Measuring customer service effectiveness is not a nice to do any longer. It is quintessential to serving customers to guarantee the company’s success and long-term profitability. As mentioned, believing that your company is doing a great job with regard to customer service without checking back with your customers is a sure recipe for failure. Measuring customer service effectiveness enables your company to improve whatever is going well and make amends for whatever is not before customer satisfaction levels drop. As pointed out several times in the past, if customers do not complain it is not an indication that they are happy with your company. In fact, silent customers can cause more damage since they could be biding their time before they leave you unannounced and will possibly let others know of their poor experiences once they do walk away. Without a robust strategy to measure customer service effectiveness, you could be harming your company in a number of ways. It makes poor business sense to leave this critical part of your business to chance or guesswork.

As is known, attracting new customers is a lot more tedious than retaining existing ones. Companies spend huge sums of money and vital yet their limited resources in growing their customer base but ignore satisfaction of their existing customers. This is because they have not made efforts to measure customer service effectiveness and hence never know whether their customers are truly happy or on the verge of leaving. Conversely, companies that make time and effort to understand their customer’s perceptions and views would be able to build a solid base of customers who would be willing to remain with the company for long. Great customer service and measuring customer service effectiveness, therefore has a major and direct impact on the health, profitability and reputation of a company. Is your company aware of how its customers perceive the service they receive? Whatever the methods, the fact is that accurately assessing the quality of the service you provide to customers is critical and essential.

When customers are happy with a company, it is never for one reason but the service they receive is a huge contributor. The happier customers are the more number of times they return to do business, spend more and encourage others to do business with your company too. However, since customer needs keep changing, the way you serve them must match their expectations if this profitability is to remain consistent. There are a number of metrics by which, a company can assess customer satisfaction – companies must invest in these to measure accurately, customer service effectiveness.

Perhaps the most often used method of measuring customer service effectiveness is by asking customers directly. There a number of methods of gaining feedback from customers and whatever method a company uses, it must succeed at understanding the customer’s perception of service. Companies send out feedback surveys, online forms, email enquiries, customer calls and even informally when they visit the company’s facility, to ascertain and measure whether they are providing effective customer service.

Even though, it may not be the most accurate measure, a rise in customer complaints should tell your company that it is not serving customers the way they want. By ignoring and not measuring customer service effectiveness, it could be too late before a company discovers that customers are highly disgruntled and nothing could save the association. Keep a close watch on any adverse customer reactions and assess the flaws and weaknesses in service levels by consistently measuring customer service effectiveness. Very often, there are very minute and not easily discernible reasons for a drop in customer satisfaction levels and unless a company makes every effort to understand these reasons, they could soon lose a number of their customers.

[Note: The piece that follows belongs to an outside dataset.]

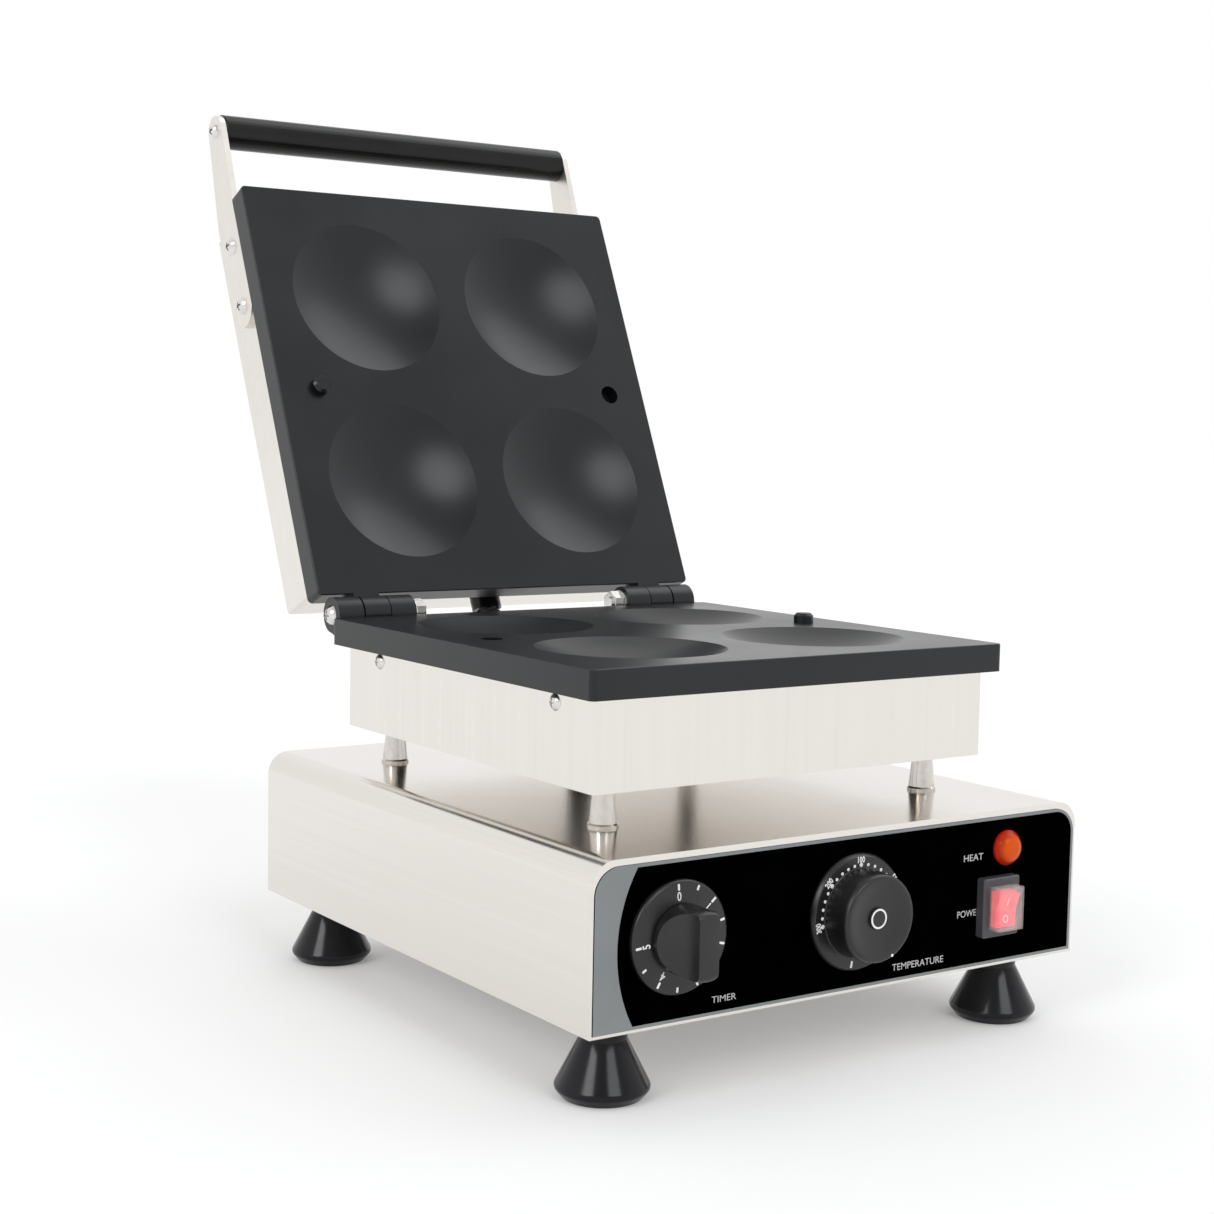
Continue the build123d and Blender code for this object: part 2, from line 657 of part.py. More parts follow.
def make_rocker():
    """The rocker, tilted so that its lower half is pressed in: switched off."""
    x, z = SWITCH
    half_w = POCKET[0] / 2 - 0.35
    pivot_y = FILM_FACE - BEZEL[2] + PIVOT_DEPTH
    tip, waist, reach = 7.4, 4.4, 8.6
    outline = [(pivot_y - tip, z + reach), (pivot_y - tip + 1.4, z), (pivot_y - tip, z - reach),
               (pivot_y, z - reach), (pivot_y + waist, z - reach + 3), (pivot_y + waist, z + reach - 3),
               (pivot_y, z + reach)]
    rocker = profile_x(outline, (x - half_w, x + half_w))
    rocker += rod_x(PIVOT_R, (x - half_w - 1.7, x + half_w + 1.7), pivot_y, z)
    return rocker.rotate(Axis((0, pivot_y, z), (1, 0, 0)), ROCKER_TILT)


def make_hood():
    """The clear hood over the rocker."""
    x, z = SWITCH
    w, h, out = HOOD
    skin = 0.8
    face = FILM_FACE - BEZEL[2]
    hood = block((x - w / 2, x + w / 2), (face - out, face), (z - h / 2, z + h / 2))
    hood = fillet(hood.edges().filter_by(Axis.Y) + hood.faces().sort_by(Axis.Y)[0].edges(), 0.6)
    return hood - block((x - w / 2 + skin, x + w / 2 - skin), (face - out + skin, face + 1),
                        (z - h / 2 + skin, z + h / 2 - skin))


# ------------------------------------------------------------------ wiring

def make_base_gland():
    """The gland on the base's top, where the conduit leaves."""
    cap = ring_z(GLAND_R, CONDUIT_R, *CONDUIT_BASE, (BASE_TOP, BASE_TOP + GLAND_H))
    return chamfer(cap.edges().filter_by(GeomType.CIRCLE).sort_by(Axis.Z)[-1], 0.8)


def make_lid_gland():
    """The gland on the rear wall of the lid's box, drawn shut."""
    rear = BOX_Y + BOX_SIDE / 2
    y = (rear, rear + GLAND_H)
    return rod_y(GLAND_R, 0, y, CONDUIT_LID_Z) - rod_y(CONDUIT_R, 0, y, CONDUIT_LID_Z)


def open_place(y, z):
    """Where a point of the shut lid goes when the lid is open."""
    turn = radians(-OPEN_ANGLE)
    arm_y, arm_z = y - HINGE_Y, z - PARTING
    return HINGE_Y + arm_y * cos(turn) - arm_z * sin(turn), PARTING + arm_y * sin(turn) + arm_z * cos(turn)


def conduit_route():
    """Corner points of the conduit with the lid open, from inside the base to inside the lid's box."""
    rear = BOX_Y + BOX_SIDE / 2
    x, y = CONDUIT_BASE
    return [(x, y, BASE_TOP - 2 * SHEET), (x, y, BASE_TOP + 30), (x - 12, y + 31, BASE_TOP + 44),
            (0, *open_place(rear + 21, CONDUIT_LID_Z)), (0, *open_place(rear - 3, CONDUIT_LID_Z))]


def bend_radii(points):
    """As large a radius at each corner of a route as its two runs allow."""
    runs = [Vector(*after) - Vector(*before) for before, after in zip(points, points[1:])]
    pairs = zip(runs, runs[1:])
    return [0.45 * min(a.length, b.length) / tan(radians(a.get_angle(b)) / 2) for a, b in pairs]


def make_conduit():
    """The flexible sleeve along its route."""
    route = conduit_route()
    radii = bend_radii(route)
    sleeve = tube(route, CONDUIT_R, radii)
    print("conduit radii", [round(radius, 1) for radius in radii])
    return sleeve


def make_cord_gland():
    """The gland in the rear panel for the supply cord, with its nut inside."""
    x, z = CORD_GLAND
    shell = rod_y(11.0, x, (REAR, REAR + 12), z) + rod_y(CORD_GLAND_R, x, (REAR - 12, REAR), z)
    shell = fillet(shell.edges().filter_by(GeomType.CIRCLE).sort_by(Axis.Y)[-1], 1.5)
    return shell - rod_y(4.2, x, (REAR - 13, REAR + 13), z)


def make_cord_gland_nut():
    """The nut inside the rear panel."""
    return Pos(CORD_GLAND[0], REAR - SHEET, CORD_GLAND[1]) * Rot(90, 0, 0) * hex_nut(20, 5, CORD_GLAND_R)


def make_terminals():
    """The terminal block on the pan, with a row of screw wells."""
    floor = BASE_BOTTOM + SHEET
    strip = block((20, 80), (118, 136), (floor, floor + 16))
    for index in range(5):
        strip -= rod_z(2.4, 26 + index * 12, 127, (floor + 8, floor + 17))
    return strip


def make_leads():
    """The main leads inside the base, from the terminal block to the controls."""
    floor = BASE_BOTTOM + SHEET
    start_y, start_z, lead_r = 118.0, floor + 6, 1.6
    runs = [(26, SWITCH[0] - 3, WALL + 31, SWITCH[1], 0.0),
            (38, THERMOSTAT[0] + 8, WALL + 30, THERMOSTAT[1], 6.0),
            (50, TIMER[0] + 8, WALL + 34, TIMER[1], 12.0)]
    leads = []
    for x, end_x, end_y, end_z, back in runs:
        cross = 60.0 - 3 * back
        points = [(x, start_y, start_z), (x, cross, start_z), (end_x, cross - 30, start_z + back),
                  (end_x, end_y + 20, start_z + back), (end_x, end_y + 12, end_z), (end_x, end_y, end_z)]
        leads.append(tube(points, lead_r, 5))
    return leads


def make_bulb():
    """The thermostat's sensing bulb under the lower plate and its capillary down into the base."""
    z = PLATE_BOTTOM - 3.1
    x, y = -STANDOFF_X, STANDOFF_Y[0]
    bulb = rod_y(3.0, 0, (-95, -32), z)
    points = [(0, -95, z), (0, -112, z), (0, -112, z - 24), (x, y, z - 24), (x, y, BASE_TOP - 16),
              (THERMOSTAT[0], WALL + 15, BASE_TOP - 16), (THERMOSTAT[0], WALL + 15, THERMOSTAT[1] + 18)]
    return bulb + tube(points, 1.0, 4)


def make_all():
    """Write every node."""
    save("base_cover", make_base_cover())
    save("front_panel", make_front_panel())
    save("control_film", make_film())
    save("rear_panel", make_rear_panel())
    save("bottom_pan", make_pan())
    save("feet", *[place * make_foot() for place in foot_places()])
    save("foot_screws", *[place * make_foot_screw() for place in foot_places()])
    save("foot_nuts", *[place * make_foot_nut() for place in foot_places()])
    save("standoffs", *[place * make_standoff() for place in standoff_places()])
    save("standoff_nipples", *[place * make_nipple() for place in standoff_places()])
    save("standoff_nuts", *[place * nut for place in standoff_places() for nut in make_nipple_nuts()])

    save("box_lower", make_box_lower())
    save("plate_lower", make_plate(1, [INNER_KNUCKLE, OUTER_KNUCKLE], LOWER_SPOTS))
    save("dowel_lower", make_dowel(1))
    save("element_lower", make_element())
    save("clamp_lower", make_clamp())
    save("clamp_screws_lower", *make_clamp_screws())
    save("wool_lower", make_wool(CLAMP_TOP - CLAMP_T - 4, BOX_BOTTOM + SHEET))
    save("box_screws_lower", *side_screws(LOWER_SPOTS, 4.3, 2.4, BOX_SIDE / 2, 7.5))

    save("hinge_bolts", *both(make_hinge_bolt()))
    save("hinge_nuts", *both(make_hinge_nut()))
    save("hinge_washers", *both(make_hinge_washer()))

    save("box_upper", swing(make_box_upper()))
    save("plate_upper", swing(make_plate_upper()))
    save("dowel_upper", swing(flipped(make_dowel(-1))))
    save("element_upper", swing(flipped(make_element())))
    save("clamp_upper", swing(flipped(make_clamp())))
    save("clamp_screws_upper", *[swing(flipped(screw)) for screw in make_clamp_screws()])
    wool_bottom = 2 * PARTING - LID_HEIGHT + SHEET
    save("wool_upper", swing(flipped(make_wool(CLAMP_TOP - CLAMP_T - 4, wool_bottom))))
    rear_screws = side_screws(LID_REAR_SPOTS, 4.3, 2.4, BOX_SIDE / 2, 7.5)
    save("box_screws_upper", *[swing(flipped(screw)) for screw in rear_screws])
    arm_screws = side_screws(ARM_SPOTS, 5.5, 3.2, BOX_SIDE / 2 + ARM_T, 11.0)
    save("arm_screws", *[swing(flipped(screw)) for screw in arm_screws])
    save("arm_right", swing(make_arm()))
    save("arm_left", swing(mirrored(make_arm())))
    save("grip", swing(make_grip()))
    save("grip_rod", swing(make_grip_rod()))
    save("grip_screws", *[swing(screw) for screw in both(make_grip_screw())])

    save("thermostat_knob", make_thermostat_knob())
    save("thermostat_shaft", make_shaft(THERMOSTAT))
    save("thermostat_body", make_control_body(THERMOSTAT, 36, 30))
    save("sensor_bulb", make_bulb())
    save("timer_knob", make_timer_knob())
    save("timer_dial", make_timer_dial())
    save("timer_shaft", make_shaft(TIMER))
    save("timer_body", make_control_body(TIMER, 44, 34))
    save("lamp_lens", make_lamp_lens())
    save("lamp_body", make_lamp_body())
    save("lamp_nut", make_lamp_nut())
    save("switch_body", make_switch_body())
    save("switch_rocker", make_rocker())
    save("switch_hood", make_hood())

    save("gland_base", make_base_gland())
    save("gland_lid", swing(make_lid_gland()))
    save("conduit", make_conduit())
    save("cord_gland", make_cord_gland())
    save("cord_gland_nut", make_cord_gland_nut())
    save("terminal_block", make_terminals())
    save("leads", *make_leads())


make_all()
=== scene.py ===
from math import atan2, cos, degrees, pi, radians, sin

import bpy
from mathutils import Matrix, Vector


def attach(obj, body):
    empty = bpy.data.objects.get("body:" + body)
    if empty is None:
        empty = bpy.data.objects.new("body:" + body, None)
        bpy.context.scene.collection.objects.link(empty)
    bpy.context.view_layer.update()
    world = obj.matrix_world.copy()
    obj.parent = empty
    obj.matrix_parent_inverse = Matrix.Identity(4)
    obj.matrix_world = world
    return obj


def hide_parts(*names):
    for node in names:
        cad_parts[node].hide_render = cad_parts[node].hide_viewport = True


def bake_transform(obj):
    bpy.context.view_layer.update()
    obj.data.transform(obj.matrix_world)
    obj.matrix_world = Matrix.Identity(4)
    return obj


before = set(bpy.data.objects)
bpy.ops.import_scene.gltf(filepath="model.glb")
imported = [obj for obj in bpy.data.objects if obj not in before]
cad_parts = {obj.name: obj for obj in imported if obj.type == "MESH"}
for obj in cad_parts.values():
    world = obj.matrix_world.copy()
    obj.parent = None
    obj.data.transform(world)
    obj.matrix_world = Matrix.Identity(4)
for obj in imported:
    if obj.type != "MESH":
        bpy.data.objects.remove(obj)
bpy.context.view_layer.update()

MM = 0.001

# Positions and sizes that the carried-over nodes also have, in millimetres and degrees
FILM_FACE = -165.4
FILM_HALF = 148.5
FILM_LOW, FILM_HIGH = 38.5, 113.0
FILM_CORNER = 13.0
TIMER = (-103.8, 77.7)
THERMOSTAT = (0.6, 76.4)
LAMP = (100.4, 96.8)
LAMP_R = 8.7
SWITCH = (93.8, 68.2)
ROCKER_PIVOT_Y = -167.4
ROCKER_TILT = 9.0
SKIRT_OUT = 4.0
DIAL_OUT = 3.2
CAP_OUT = 17.6
CONDUIT_R = 6.25
CONDUIT_ROUTE = [(50, 144.5, 114), (50, 144.5, 146), (38, 175.5, 160), (0, 171.8, 179.7), (0, 181.7, 201.6)]

# Finishes
WHITE = (1, 1, 1)
EVEN = (1, 1, 1)
STEEL_DARK = (0.745, 0.710, 0.668)
STEEL_LIGHT = (0.795, 0.758, 0.715)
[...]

As a customer if you have ever called a company’s customer service number, you would have heard an automated message telling you, “the call would be recorded for quality and assessment purposes”. This is the company’s way of measuring and assessing customer service effectiveness and the quality of the interaction with their customer service representative. The company would have some service standards and the manner in which service representatives handle customer calls, would enable the company to understand whether their customer service is effective or not. By hearing the calls, the team leaders and managers would be able to assess the areas for improvement and which, of the representative’s need further training and monitoring.

Whenever the subject of measuring customer service effectiveness arises, most companies seem to ignore the positives. It is a given that customers complain and that they complaints are feedback that must be attended to seriously. However, there are times when customers are happy with what they receive and compliment the company on their performance. While companies have a system to handle complaints, they forget about managing these compliments. By not acknowledging and thanking customers for their support, a company is giving customers the impression that their support means nothing. Customers do not take such oversights kindly – they might just stop providing compliments in the future and only look at your company’s shortcomings and service flaws. Compliments too are a great way to measure customer service effectiveness. A company could improve on their strength or discover a strong point they did not know they had – in either case a company would have something additional to show-off about and probably even use as its unique selling proposition.

Research has proved that speed and timely responses are amongst the top expectations of customers. By measuring the time your company takes to respond to customers against customer expectations, you would be measuring customer service effectiveness. The faster and more effectively your company is able to resolve a customer’s problem, the higher would be the level of customer satisfaction and if this level drops, you would know what to set right. Your customer service representatives must understand the importance of getting it right the first time for the customers. This not only saves time and effort for the customer, but also reduces costs and effort for the company. They must be aware that their efficiency would be measured against customer service effectiveness scores and should be part of their key performance indicators.

Focusing on and measuring customer service effectiveness could enable you to improve your business results significantly and conversely ignoring the monitoring could damage your business in irreparable ways.